What’s this project about?
This project is basically building a Node.js application to clone your S3 bucket locally and recursively.
TBH, this project is a one-liner using the AWS-CLI. Yes, you heard it right. So why are we doing it anyway?
“Why should all the problems must always have only one solution? I simply like more than one. Be it good or bad”
Let’s look at the existing solution first. You install the AWS-CLI and run the following command:
aws s3 cp s3://my-s3-bucket/ ./ --recursive
_S_urprisingly, apart from using the AWS CLI, I didn’t find any proper Node.js script or an app that would do this for medium to large scale buckets using the AWS-SDK. The answers I found on Node.js posts online had several problems, including half-baked scripts, scripts that would try and synchronously create a file and would not know when to complete and also would ignore cloning empty folders if there was any. Basically, it didn’t do the job right. Hence decided to write one myself, properly.
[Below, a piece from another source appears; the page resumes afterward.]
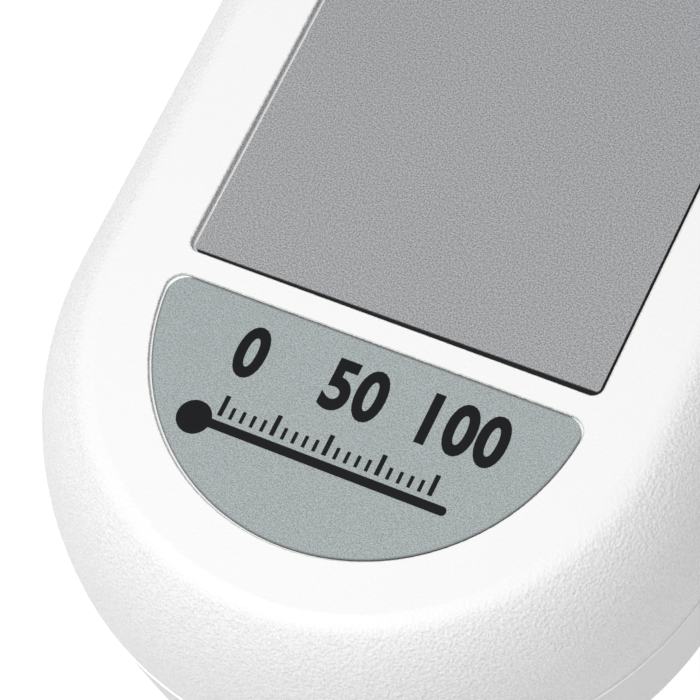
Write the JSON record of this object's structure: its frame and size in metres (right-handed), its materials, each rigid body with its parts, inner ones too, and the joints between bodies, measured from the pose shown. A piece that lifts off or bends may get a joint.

I am positive that this would give you a better understanding of how a Node.js application should look and feel, in spite of its size and operation.
What can you expect out of this writeup?
As I said above, I am not gonna explain the code line-by-line, as I am posting the entire base out. Instead, I will talk about how I have architected the application, with a bit of insight into the core-logic and key features. Let me list out what you can expect and get an idea by the end of this write-up.
- Project Structure of our Application
- Core Logic Surrounding the Application
- Streams in Node.js to Download a File
- Using AWS-SDK to access S3 APIs
- Entire Codebase
Before we start
Before we jump the guns, let’s ask why do we call this a service and not a server. I call this a service because it just does one job and no external entities are sending requests to our running service, if they were to send the request to our application, then I would probably call this a server if it’s listening on a port.
When I was a junior frontend developer, I always thought that Node.js applications were made only of a single server file and thought that the code would always be messy, while that is true to some extent, I later learnt that that’s not how it should be. As a responsible developer, we should always aim to keep the files as small as possible and separate the concerns properly. That’s the key to developing a scalable Node.js application.
There is no opinionated approach for building the project structure, it can change from project to project based on the use case. Personally, I split them into smaller independent modules. One module does one type of task and one type of task only.
Let’s say, if I have a network.js file**,** it does only network operations and doesn’t modify the file structure or create a new file.
Let’s look at our project structure for instance,
As I said before, there is no particular way to structure your project but its ideal to pick a topic and group all your files under that topic. For me, it was activity, “what does that file handle and how ?”.
Let’s start from the root and go step by step.
These are project dependencies and are essential for development and deployment. And are mostly straight forward to understand:
- git ignore/eslint configs
- license, readme etc.
And then comes the config file, the config file consists of all your application config, api_keys, bucket name, target directory, third_party links etc., normally we would have two config files one for production and one for the development environment.
Once we made the skeleton of the application ready with the application dependencies, then we have the core entities. In our application, the Core entities include Handler, Service and Storage.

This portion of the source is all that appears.